## Material provided:

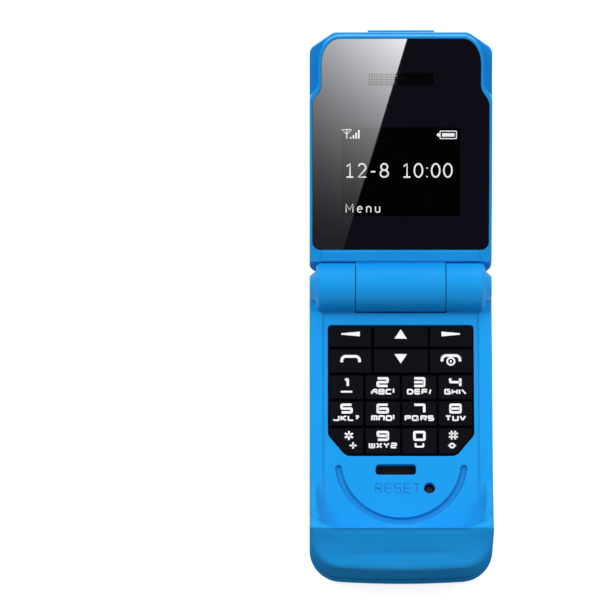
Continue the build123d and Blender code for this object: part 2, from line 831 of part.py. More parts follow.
# ------------------------------------------------------------------ lid inner case
with BuildPart() as lid_inner_case:
    with BuildSketch(lid_plane):
        add(rim_outline())
    extrude(amount=-lid_inner_depth)
    with BuildSketch(axis_plane):
        Circle(shell_r)
    extrude(amount=half_width, both=True, mode=Mode.SUBTRACT)

    # middle barrel and the strap that joins it to the rim
    with BuildSketch(axis_plane):
        Circle(barrel_r)
    extrude(amount=middle_half, both=True)
    with BuildSketch(lid_side):
        with BuildLine():
            Polyline(
                (0, 0),
                (cover_hinge_wall, 0),
                (cover_hinge_wall, -lid_inner_depth),
                (strap_end, -lid_inner_depth),
                (strap_end, -barrel_r),
                (0, -barrel_r),
                close=True,
            )
        make_face()
    extrude(amount=middle_half, both=True)

    # seat of the window, openings behind it, pocket for the display
    with BuildSketch(lid_plane):
        add(window_outline(glass_gap))
    extrude(amount=-glass_floor, mode=Mode.SUBTRACT)
    with BuildSketch(lid_plane.offset(-glass_floor)):
        with Locations((0, sum(view_stations) / 2)):
            Rectangle(2 * view_half, view_stations[1] - view_stations[0])
        with Locations((0, ear_station)):
            RectangleRounded(ear_slot[0] - 2 * ear_rest[0], ear_slot[1] - 2 * ear_rest[1], ear_slot_r)
    extrude(amount=-lid_web, mode=Mode.SUBTRACT)
    with BuildSketch(lid_plane.offset(-web_back)):
        add(rim_outline(-case_wall))
        Rectangle(body_width, 2 * lid_pocket_start, mode=Mode.SUBTRACT)
    extrude(amount=-lid_inner_depth, mode=Mode.SUBTRACT)

    # walls beside the display, with the hooks that hold the cover
    with BuildSketch(lid_plane.offset(-web_back)):
        for side in (1, -1):
            with Locations((side * (hook_wall_half - hook_wall / 2), sum(hook_wall_stations) / 2)):
                Rectangle(hook_wall, hook_wall_stations[1] - hook_wall_stations[0])
    extrude(amount=web_back - hook_depth)
    with BuildSketch(lid_plane.offset(-hook_depth)):
        for side in (1, -1):
            for hook in hook_stations:
                with Locations((side * (hook_lip_half + hook_wall_half - hook_wall) / 2, hook + hook_length / 2)):
                    Rectangle(hook_reach + hook_wall, hook_length)
    extrude(amount=hook_height)

    # bores for the hinge cam unit's shaft and the plain pin
    with BuildSketch(axis_plane.offset(middle_half)):
        Circle(cam_shaft_r + shaft_clearance)
    extrude(amount=-barrel_bore_depth, mode=Mode.SUBTRACT)
    with BuildSketch(axis_plane.offset(-middle_half)):
        Circle(pin_r + shaft_clearance)
    extrude(amount=barrel_bore_depth, mode=Mode.SUBTRACT)
finish(lid_inner_case, "lid_inner_case")

# ------------------------------------------------------------------ lid cover


def is_outer_rim(edge):
    """Whether an edge of the cover lies between its outer face and its side or end walls."""
    middle = lid_plane.to_local_coords(edge.center())
    across = abs(middle.X) < fit_gap
    return middle.Z < fit_gap - lid_end_depth + cover_skin / 2 and (middle.Y > lid_end - fit_gap or not across)


with BuildPart() as cover_hollow:
    with BuildSketch(lid_side):
        with BuildLine():
            Polyline(
                (cover_hinge_wall, 0),
                (cover_hinge_wall, cover_skin - lid_hinge_depth),
                (lid_crown_station, cover_skin - lid_depth),
                (lid_droop_station, cover_skin - lid_depth),
                (lid_end, cover_skin - lid_end_depth),
                (lid_end, 0),
                close=True,
            )
        make_face()
    extrude(amount=half_width, both=True)
    with BuildSketch(lid_plane):
        add(rim_outline(-cover_wall))
    extrude(amount=-lid_depth, mode=Mode.INTERSECT)

with BuildPart() as lid_cover:
    with BuildSketch(lid_side) as cover_side:
        with BuildLine():
            Polyline(
                (0, -lid_inner_depth),
                (lid_end, -lid_inner_depth),
                (lid_end, -lid_end_depth),
                (lid_droop_station, -lid_depth),
                (lid_crown_station, -lid_depth),
                (strap_end, -lid_hinge_depth - hinge_drop),
                (0, -lid_hinge_depth),
                close=True,
            )
        make_face()
        fillet(cover_side.vertices().group_by(Axis.Y)[0], lid_crown_r)
    extrude(amount=half_width, both=True)
    with BuildSketch(lid_plane.offset(-lid_inner_depth)):
        add(cover_outline.sketch)
    extrude(amount=-lid_depth, mode=Mode.INTERSECT)
    fillet(lid_cover.edges().filter_by(is_outer_rim), cover_edge_r)

    # raised plate toward the hinge, thumb tab at the free end
    with BuildSketch(lid_plane.offset(-lid_depth)) as plate:
        with Locations((0, plate_start)):
            Rectangle(2 * plate_half, 2 * lid_crown_station, align=(Align.CENTER, Align.MIN))
        fillet(plate.vertices().group_by(Axis.Y)[0], plate_corner_r)
    extrude(amount=lid_depth - lid_hinge_depth)
    with BuildSketch(lid_plane.offset(-lid_depth - tab_proud)) as tab:
        with Locations((0, tab_start)):
            Rectangle(tab_width, lid_end - tab_start, align=(Align.CENTER, Align.MIN))
    extrude(amount=cover_skin)

    # clear of the hinge barrels and of the strap
    with BuildSketch(axis_plane):
        Circle(shell_r)
    extrude(amount=half_width, both=True, mode=Mode.SUBTRACT)
    with BuildSketch(lid_plane):
        Rectangle(2 * (middle_half + strap_gap), 2 * (strap_end + strap_gap))
    extrude(amount=-2 * lid_depth, mode=Mode.SUBTRACT)
    add(cover_hollow.part, mode=Mode.SUBTRACT)

    # tongues that run under the inner case's hooks
    with BuildSketch(lid_plane.offset(-tongue_depth)):
        for side in (1, -1):
            for hook in hook_stations:
                with Locations((side * tongue_x, hook + hook_length / 2)):
                    Rectangle(tongue_width, hook_length)
    extrude(amount=tongue_height)

    # groove for the trim strip
    with BuildSketch(lid_plane.offset(-lid_depth)):
        with BuildLine():
            FilletPolyline(*trim_path, radius=trim_bend_r)
            offset(amount=trim_width / 2 + trim_groove_gap, side=Side.BOTH)
        make_face()
    extrude(amount=trim_groove_depth, mode=Mode.SUBTRACT)
finish(lid_cover, "lid_cover")

with BuildPart() as trim_strip:
    with BuildSketch(lid_plane.offset(trim_groove_depth - lid_depth)):
        with BuildLine():
            FilletPolyline(*trim_path, radius=trim_bend_r)
            offset(amount=trim_width / 2, side=Side.BOTH)
        make_face()
    extrude(amount=-trim_thickness)
finish(trim_strip, "trim_strip")

# ------------------------------------------------------------------ what the lid carries
with BuildPart() as display_window:
    with BuildSketch(lid_plane.offset(-glass_sink)):
        add(window_outline())
        with Locations((0, ear_station)):
            RectangleRounded(*ear_slot, ear_slot_r, mode=Mode.SUBTRACT)
    extrude(amount=-glass_thickness)
finish(display_window, "display_window")


def make_lid_block(name, size, middle, depth, corner_r=0.3):
    """A block-shaped component in the lid, reaching outward from this depth below the rim."""
    with BuildPart() as block:
        with BuildSketch(lid_plane.offset(-depth)):
            with Locations((0, middle)):
                RectangleRounded(size[0], size[1], corner_r)
        extrude(amount=-size[2])
    finish(block, name)


ear_mesh_size = (ear_slot[0] - 2 * fit_gap, ear_slot[1] - 2 * fit_gap, ear_mesh_thickness)
make_lid_block("earpiece_mesh", ear_mesh_size, ear_station, glass_floor - ear_mesh_thickness)
make_lid_block("earpiece_receiver", receiver_size, ear_station, web_back)
make_lid_block("display_module", display_size, display_station, web_back)
board_depth = web_back + display_size[2]
lid_board_size = (2 * lid_board_half, lid_board_stations[1] - lid_board_stations[0], lid_board_thickness)
make_lid_block("lid_board", lid_board_size, sum(lid_board_stations) / 2, board_depth)

with BuildPart() as card_socket:
    card_plane = lid_plane.offset(-board_depth - lid_board_thickness)
    with BuildSketch(card_plane):
        with Locations((0, card_socket_station)):
            Rectangle(card_socket_size[0], card_socket_size[1])
    extrude(amount=-card_socket_size[2])
    with BuildSketch(card_plane):
        with Locations((0, card_socket_station - card_socket_wall)):
            Rectangle(card_socket_size[0] - 2 * card_socket_wall, card_socket_size[1])
    extrude(amount=card_socket_wall - card_socket_size[2], mode=Mode.SUBTRACT)
finish(card_socket, "card_socket")
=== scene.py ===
"""Looks of the mini flip phone: finishes, key legends, display, trim, screws and studio.

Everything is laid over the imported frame, in its metres. Sizes in the classes are millimetres.
"""

from __future__ import annotations

import json
import logging
import math
from dataclasses import dataclass, field, replace
from enum import Enum

import bmesh
import bpy
from mathutils import Matrix, Vector

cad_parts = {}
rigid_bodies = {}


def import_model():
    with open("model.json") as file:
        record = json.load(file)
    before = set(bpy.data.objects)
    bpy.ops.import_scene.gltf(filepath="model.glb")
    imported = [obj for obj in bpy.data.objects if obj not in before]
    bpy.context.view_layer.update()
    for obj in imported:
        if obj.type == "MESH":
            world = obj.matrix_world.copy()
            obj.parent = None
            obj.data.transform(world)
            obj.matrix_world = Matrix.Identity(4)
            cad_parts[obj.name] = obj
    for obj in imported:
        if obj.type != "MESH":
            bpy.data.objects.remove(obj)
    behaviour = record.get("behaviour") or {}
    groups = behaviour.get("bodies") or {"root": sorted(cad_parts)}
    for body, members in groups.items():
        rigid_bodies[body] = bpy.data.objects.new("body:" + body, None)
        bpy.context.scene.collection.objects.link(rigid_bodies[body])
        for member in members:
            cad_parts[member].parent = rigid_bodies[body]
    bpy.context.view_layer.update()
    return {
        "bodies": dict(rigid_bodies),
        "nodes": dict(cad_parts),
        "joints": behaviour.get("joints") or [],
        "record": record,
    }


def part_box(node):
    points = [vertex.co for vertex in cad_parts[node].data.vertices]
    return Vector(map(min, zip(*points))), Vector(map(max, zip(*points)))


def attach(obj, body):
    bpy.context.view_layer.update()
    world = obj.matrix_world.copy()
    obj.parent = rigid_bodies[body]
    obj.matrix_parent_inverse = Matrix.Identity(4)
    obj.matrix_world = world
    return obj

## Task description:
Begin with the line containing "- card_socket_size[2], mode=Mode.SUBTRACT)" and end with the line containing "record = json.load(file)"; repeat every line from start to finish exactly, and nothing outside them.

## Answer to the problem:
    extrude(amount=card_socket_wall - card_socket_size[2], mode=Mode.SUBTRACT)
finish(card_socket, "card_socket")
=== scene.py ===
"""Looks of the mini flip phone: finishes, key legends, display, trim, screws and studio.

Everything is laid over the imported frame, in its metres. Sizes in the classes are millimetres.
"""

from __future__ import annotations

import json
import logging
import math
from dataclasses import dataclass, field, replace
from enum import Enum

import bmesh
import bpy
from mathutils import Matrix, Vector

cad_parts = {}
rigid_bodies = {}


def import_model():
    with open("model.json") as file:
        record = json.load(file)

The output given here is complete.